Re: aidev Monitoring Plugin v12.1.0.9.0 for Oracle Enterprise Manager 12c & 13c - now available

From: jeremy <jeremy0505_at_gmail.com>
Date: Sat, 11 Nov 2017 17:44:29 -0000
Message-ID: <MPG.3471475926febf78989764_at_news.individual.net>


In article <ou4lcg$n1i$1_at_solani.org>, gogala.mladen_at_gmail.com says...
>
> On Wed, 08 Nov 2017 23:20:11 +0000, TheBoss wrote:
>
> > Probably his first by now.
> > It is hardly possible to earn a decent living as a DBA these days.
>
> I am not a DBA for more than 5 years now. DBA job is dead. The last nail
> in the coffin is Amazon RDS, which makes a lot of DBA work unnecessary.
> There is no need to install or backup the database. The only thing left
> is SQL tuning, which is also only possible using the DBMS_SQLTUNE since
> trace files cannot be accessed. If a DBA is lucky, he or she can get a
> job like a SME, but that is being outsourced to remote DBA companies,
> like Pythian or directly to the application vendor themselves. I'm sorry
> to say that many application vendors don't do a good job on optimizing
> their products for performance. They use optimize by $$$ technique, which
> essentially requires the customer to buy (or lease) a bigger box.
> One unintended consequence of so called "cloud revolution" is the death
> of RAC. Availability is now a cloud vendor offering. There is no more
> reason to buy expensive and complex RAC configurations. RAC is an
> availability offering. AWS can guarantee the instance availability as
> well or better than RAC. As opposed to stand-alone Oracle instances, RAC
> still requires a professional DBA who knows what he or she is doing.
> However, an Oracle DBA is the last remnant from Jurassic, bound to join
> the rest of its kind. Once a mighty beast atop the IT food chain, Oracle
> DBA is now being displaced from the new ecosystem which has no place for
> such a magnificent creature. The end is nigh.

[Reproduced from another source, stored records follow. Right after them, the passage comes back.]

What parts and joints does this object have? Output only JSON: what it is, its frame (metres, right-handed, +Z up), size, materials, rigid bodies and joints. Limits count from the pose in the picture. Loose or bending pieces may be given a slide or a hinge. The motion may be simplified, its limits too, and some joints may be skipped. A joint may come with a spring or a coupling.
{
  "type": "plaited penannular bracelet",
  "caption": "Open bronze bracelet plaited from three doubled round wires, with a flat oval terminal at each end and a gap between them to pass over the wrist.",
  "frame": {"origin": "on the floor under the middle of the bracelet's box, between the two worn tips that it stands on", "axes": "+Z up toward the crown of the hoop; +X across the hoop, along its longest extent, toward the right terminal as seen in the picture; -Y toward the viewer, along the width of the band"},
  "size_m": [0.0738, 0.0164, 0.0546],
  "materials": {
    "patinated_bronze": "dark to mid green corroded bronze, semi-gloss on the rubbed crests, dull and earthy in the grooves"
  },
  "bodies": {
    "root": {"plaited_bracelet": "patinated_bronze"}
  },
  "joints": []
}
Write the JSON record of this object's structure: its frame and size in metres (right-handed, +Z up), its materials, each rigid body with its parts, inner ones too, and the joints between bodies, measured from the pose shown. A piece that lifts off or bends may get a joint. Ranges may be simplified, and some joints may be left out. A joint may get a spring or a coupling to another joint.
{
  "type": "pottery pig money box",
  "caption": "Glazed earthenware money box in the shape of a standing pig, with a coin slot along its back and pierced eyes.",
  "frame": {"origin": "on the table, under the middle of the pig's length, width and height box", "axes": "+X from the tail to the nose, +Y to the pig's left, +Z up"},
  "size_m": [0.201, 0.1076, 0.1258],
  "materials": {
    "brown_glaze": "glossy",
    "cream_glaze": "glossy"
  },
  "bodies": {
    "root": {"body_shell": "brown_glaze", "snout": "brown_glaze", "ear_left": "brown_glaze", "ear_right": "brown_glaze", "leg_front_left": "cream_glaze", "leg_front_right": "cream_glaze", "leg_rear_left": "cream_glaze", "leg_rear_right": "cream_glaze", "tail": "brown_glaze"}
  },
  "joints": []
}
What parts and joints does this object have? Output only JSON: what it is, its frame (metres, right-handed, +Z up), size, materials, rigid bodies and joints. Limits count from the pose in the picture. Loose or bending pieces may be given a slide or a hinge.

[Quoted] Do you regard AWS RDS as "the future" and the future which, discounting any persoanl bias regarding employment for Oracle DBAs, is "a good thing" - or is this a commodity, untuned, untunable except by the £££ (for I am in the UK) approach - but which will succeed because it's simple?

[Quoted] As a slight aside, I heard that Oracle SE on Oracle Cloud (PaaS) includes TDE (whereas you need EE and some option if hosted elsewhere).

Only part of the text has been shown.